Connecting Conservation & Creation
The beekeeper-turned-distiller took a circuitous route to her current career. She was an oil and then commodities trader at Hess Oil and the publisher of magazine mainstay Woman’s Day at publishing powerhouse Hachette Filapacchi before becoming a beekeeper. She credits the bees for her foray into distilling.
Twenty years ago, Marin began beekeeping at her weekend house to balance her self-described “crazy life.” The experience wound up being inspiring and life changing. “It opened my eyes and my soul, really, to the natural surroundings up in the Catskills and being closer to nature,” she says.
It also led to a desire to protect the land in her area of the western Catskills which was vulnerable to fracking interests and to support agriculture and the dairy farmers who were losing their businesses.
In 2010, Marin decided to step off the corporate hamster wheel, a major reckoning for her, leaving behind her high-powered corporate businesswoman identity. She turned her beekeeping hobby into a business supplying well-known New York City restaurants like Marc Meyer’s Cookshop and became involved in Chefs for the Marcellus, a group of New York chefs who successfully fought fracking efforts in upstate New York. Armed with her newfound awareness, knowledge, and natural business acumen, she recognized that rye, which grows beautifully in the area, could offer a new crop and diversity to farmers. Perhaps she could provide a market for the rye so farmers would not feel compelled to sell their land.
Using Honey in Craft Distilling
Women’s interest in the whiskey world was a whisper at the time and Marin thought she could make a mark there while underlining the importance of food versus selling out to corporations. Craft distilling in New York was still in its infancy; only Tuthilltown Spirits was up and running.
She immersed herself in whiskies, reading, taking classes, and experimenting in her kitchen with bourbon and honey and bourbon and maple. Finding many of the ryes she was tasting “really harsh, hard to love” with high ABVs, Marin, noting the natural honey notes in rye, started adding honey to it, very simply, and discovered she loved how it softened the jagged edges.
“To this day now we finish a three-to-four-year-old rye in barrels that I have coated with a very little amount of honey so it’s really more of an aroma and a mouthfeel that you’re getting from the honey,” she says.
Marin also discovered that she felt right at home crafting spirits. Born in Madrid and raised in Brazil and the United States in what she calls “a European household” with a French father and Spanish mother, and speaking three languages, she recalls gathering around the table, cooking, sharing, and connecting with friends and family. “Getting my hands in there, the smells, textures, sounds, temperatures, all those things are very similar to cooking to me, so I feel extremely comfortable in making my mash and fermenting,” she says.
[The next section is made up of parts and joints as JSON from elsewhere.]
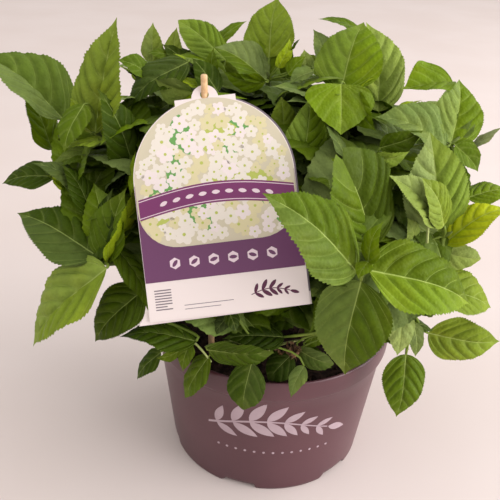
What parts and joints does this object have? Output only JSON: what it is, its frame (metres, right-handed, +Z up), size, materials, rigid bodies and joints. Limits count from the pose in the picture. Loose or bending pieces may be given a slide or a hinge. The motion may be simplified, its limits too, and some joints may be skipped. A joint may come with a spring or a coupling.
{
  "type": "potted hydrangea shrub",
  "caption": "Compact leafy hydrangea shrub without blooms, in a round plastic nursery pot of compost, with a care card on a stick.",
  "frame": {"origin": "middle of the pot's flat underside, at the level of the surface it stands on", "axes": "+Z up along the pot's axis, -Y towards the front, which is the side with the care card, +X to the right seen from the front"},
  "size_m": [0.465, 0.4062, 0.427],
  "materials": {
    "pot_plastic": "dusky plum moulded polypropylene, satin, slightly scuffed",
    "compost": "dark, damp, crumbly bark and peat compost",
    "stem_bark": "buff woody stems, finely ridged bark with nodes",
    "bough_green": "smooth green shoots speckled with brown",
    "foliage": "broad toothed leaves, quilted between pale veins, satin",
    "card": null,
    "bamboo": "split bamboo stick, pale, fine grain"
  },
  "bodies": {
    "root": {"pot": "pot_plastic", "compost": "compost", "card_stick": "bamboo", "care_card": "card", "stem_1": "stem_bark", "stem_2": "stem_bark", "stem_3": "stem_bark", "stem_4": "stem_bark", "stem_5": "stem_bark", "stem_6": "stem_bark", "bough_front_right": "bough_green", "bough_right_upper": "bough_green", "bough_right_top": "bough_green", "bough_right_lower": "bough_green", "bough_top_right": "bough_green", "bough_top_middle": "bough_green", "bough_top_left": "bough_green", "bough_left_back_top": "bough_green", "bough_left_top": "bough_green", "bough_left_outer": "bough_green", "bough_left_middle": "bough_green", "bough_left_front": "bough_green", "bough_left_lower": "bough_green", "bough_front_inner": "bough_green", "bough_middle_left": "bough_green", "bough_middle_right": "bough_green", "bough_back_right_top": "bough_green", "bough_back_top": "bough_green", "bough_back_left_top": "bough_green", "bough_back_right": "bough_green", "bough_back": "bough_green", "bough_back_left": "bough_green", "bough_left_back": "bough_green", "foliage_front_right": "foliage", "foliage_right_upper": "foliage", "foliage_right_top": "foliage", "foliage_right_lower": "foliage", "foliage_top_right": "foliage", "foliage_top_middle": "foliage", "foliage_top_left": "foliage", "foliage_left_back_top": "foliage", "foliage_left_top": "foliage", "foliage_left_outer": "foliage", "foliage_left_middle": "foliage", "foliage_left_front": "foliage", "foliage_left_lower": "foliage", "foliage_front_lower": "foliage", "foliage_front_inner": "foliage", "foliage_middle_left": "foliage", "foliage_middle_right": "foliage", "foliage_back_right_top": "foliage", "foliage_back_top": "foliage", "foliage_back_left_top": "foliage", "foliage_back_right": "foliage", "foliage_back": "foliage", "foliage_back_left": "foliage", "foliage_left_back": "foliage"}
  },
  "joints": []
}
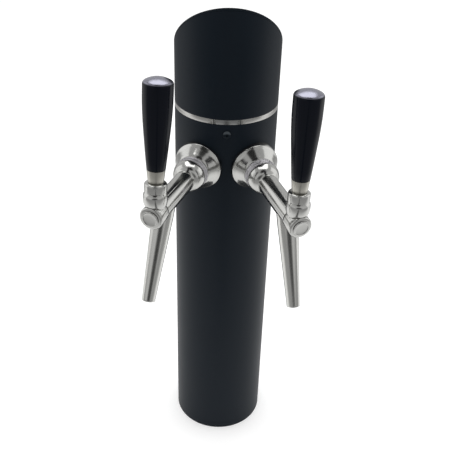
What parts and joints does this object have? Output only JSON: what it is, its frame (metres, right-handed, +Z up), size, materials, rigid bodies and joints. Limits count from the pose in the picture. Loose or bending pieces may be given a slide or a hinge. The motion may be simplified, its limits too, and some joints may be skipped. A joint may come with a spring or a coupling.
{
  "type": "beer tower dispenser",
  "caption": "Round black column with a slanted top, a bright trim ring and ball-lever taps with tapered grips and long slanted spouts.",
  "frame": {"origin": "centre of the base plate's underside, on the column's axis", "axes": "+Z up along the column, -Y to the front where the taps are, +X to the right seen from the front"},
  "size_m": [0.169, 0.2332, 0.576],
  "materials": {
    "black_coat": "satin black powder coat",
    "screw_black": "blackened steel",
    "trim_steel": "polished",
    "insert_steel": "dark satin",
    "satin_steel": "satin",
    "spout_steel": "satin polished",
    "ferrule_steel": "satin",
    "knurled_steel": "knurled",
    "polished": "polished",
    "brass": "turned",
    "white_plastic": "natural",
    "black_rubber": "moulded",
    "black_gloss": "gloss black"
  },
  "bodies": {
    "root": {"column_tube": "black_coat", "base_plate": "satin_steel", "trim_ring": "trim_steel", "trim_ring_insert": "insert_steel", "top_cap_shell": "black_coat", "top_cap_lid": "black_coat", "cap_spigot": "satin_steel", "cap_lock_screw": "screw_black", "left_escutcheon": "polished", "left_shank": "satin_steel", "left_saddle_washer": "satin_steel", "left_shank_nut": "brass", "left_product_pipe": "satin_steel", "left_pipe_nut": "brass", "left_coupling_nut": "knurled_steel", "left_faucet_body": "polished", "left_front_cap": "polished", "left_spout": "spout_steel", "left_bonnet_nut": "polished", "left_ball_washer": "white_plastic", "right_escutcheon": "polished", "right_shank": "satin_steel", "right_saddle_washer": "satin_steel", "right_shank_nut": "brass", "right_product_pipe": "satin_steel", "right_pipe_nut": "brass", "right_coupling_nut": "knurled_steel", "right_faucet_body": "polished", "right_front_cap": "polished", "right_spout": "spout_steel", "right_bonnet_nut": "polished", "right_ball_washer": "white_plastic"},
    "left_handle": {"left_lever": "satin_steel", "left_lever_collar": "polished", "left_ferrule": "ferrule_steel", "left_grip": "black_gloss"},
    "left_valve": {"left_piston": "brass", "left_valve_seal": "black_rubber", "left_valve_nut": "brass"},
    "right_handle": {"right_lever": "satin_steel", "right_lever_collar": "polished", "right_ferrule": "ferrule_steel", "right_grip": "black_gloss"},
    "right_valve": {"right_piston": "brass", "right_valve_seal": "black_rubber", "right_valve_nut": "brass"}
  },
  "joints": [
    {"name": "left_handle_pull", "type": "hinge", "parent": "root", "child": "left_handle", "pos_m": [-0.06942, -0.14657, 0.41667], "axis": [0.9251, -0.3796, 0.0122], "range_deg": [0, 27]},
    {"name": "left_valve_slide", "type": "slide", "parent": "root", "child": "left_valve", "axis": [0.3794, 0.925, 0.0192], "range_m": [0, 0.0072]},
    {"name": "right_handle_pull", "type": "hinge", "parent": "root", "child": "right_handle", "pos_m": [0.06837, -0.14738, 0.40982], "axis": [0.9345, 0.3533, -0.0435], "range_deg": [0, 27]},
    {"name": "right_valve_slide", "type": "slide", "parent": "root", "child": "right_valve", "axis": [-0.349, 0.9334, 0.0837], "range_m": [0, 0.0072]}
  ],
  "couplings": [
    {"joint": "left_valve_slide", "follows": "left_handle_pull", "m_per_rad": 0.0152},
    {"joint": "right_valve_slide", "follows": "right_handle_pull", "m_per_rad": 0.0152}
  ]
}
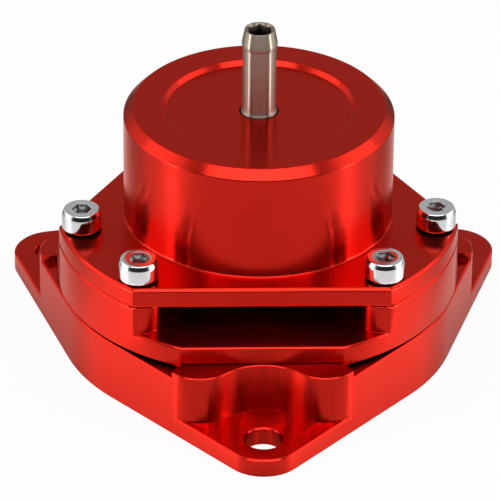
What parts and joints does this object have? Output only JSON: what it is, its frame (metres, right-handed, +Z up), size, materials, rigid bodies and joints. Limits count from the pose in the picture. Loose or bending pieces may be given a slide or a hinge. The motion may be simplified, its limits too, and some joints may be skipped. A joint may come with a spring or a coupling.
{
  "type": "blow off valve",
  "caption": "Round capped blow off valve with side vents and an eared base; a spring holds its piston on the inlet until vacuum at the top nipple lifts it.",
  "frame": {"origin": "on the valve's axis, at the underside of the base, which is the centre of the ear hole circle", "axes": "+Z up along the valve's axis towards the nipple; one ear points to -Y, the other two to +X+Y and -X+Y"},
  "size_m": [0.0872, 0.0847, 0.0602],
  "materials": {
    "red_aluminium": "red anodised, finely machined",
    "black_aluminium": "hard anodised, satin",
    "bright_steel": "bright zinc plated",
    "dark_steel": "black oxide",
    "nickel_brass": "nickel plated",
    "spring_steel": "shot peened wire",
    "rubber": "matte black",
    "guide_plastic": "bronze filled"
  },
  "bodies": {
    "housing": {"base_flange": "red_aluminium", "valve_body": "red_aluminium", "top_cap": "red_aluminium", "vacuum_nipple": "nickel_brass", "return_spring": "spring_steel", "cap_screw_1": "bright_steel", "cap_screw_2": "bright_steel", "cap_screw_3": "bright_steel", "cap_screw_4": "bright_steel", "cap_screw_5": "bright_steel", "cap_screw_6": "bright_steel", "body_screw_1": "dark_steel", "body_screw_2": "dark_steel", "body_screw_3": "dark_steel", "base_seal": "rubber", "body_seal": "rubber", "nipple_seal": "rubber"},
    "piston_group": {"piston": "black_aluminium", "piston_seal": "rubber", "piston_guide_band": "guide_plastic", "seat_seal": "rubber"}
  },
  "joints": [
    {"name": "piston_lift", "type": "slide", "parent": "housing", "child": "piston_group", "axis": [0, 0, 1], "range_m": [0, 0.007], "stiffness_N_per_m": 2500, "springref_m": -0.008, "deforming": ["return_spring"]}
  ]
}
Marin settled on using a spicy, complex, fall honey for her rye and worked with other distilleries to perfect and produce it. Pollinator Spirits’ Honey Rye launched in 2013 and has won awards and a following since. Wanting control of her product – “It’s hard to make Pepsi at the Coca-Cola plant,” says Marin -- she decided to strike out on her own in 2018, building the distillery on her Long Eddy property and a tasting room in nearby Callicoon under the auspices of Catskill Provisions Distillery. The vodka and gin came next. (The company also produces the provisions, which include honey, truffles, and condiments like ketchup.)
Facing some of the same difficulties fellow female distillers have encountered in seeking financing, Marin self-funded the company and continues to do so. As a female business owner and member of LGBTQIA she hopes to continue to mentor women interested in entering the field and foster an inclusive industry, perhaps via an internship program.
Going Local
Pollinator products are true small-batch expressions of terroir. Marin uses only local, non-GMO corn and rye, no additives, and distills sustainably, donating spent grains to local farmers and a portion of profits to a variety of pollinator causes. She rests all her spirits after proofing them with well water from her 40-acre property in Long Eddy, NY. Though she’d been advised to use distilled water instead, she’s been delighted with the outcomes. Honey is added to yeast to add flavor and produce better yields. Two beekeepers help care for up to 300 area hives.
Looking Ahead
Commemorating the company’s tenth year by bringing Pollinator to the fore of the business, Marin will focus on developing programs at bars and restaurants for what she calls her lead spirits: the honey rye, gin, and the line’s newest addition, a crimson amaro, because she loves their versatility in cocktails. Pollinator Spirits are now also available for purchase directly to consumers through its website.
Marin marvels at her evolution to founding, growing, and sustaining a spirits business that she’s centered around healthy bees, the land, and sustainability, delighted she’s been able to bring together her passions in this unique way. She says opening a beehive was an incredibly alluring, mesmerizing experience that connected her to a world she hadn’t seen before on this planet. “The moment I opened my first beehive,” says Marin, “I never looked back!”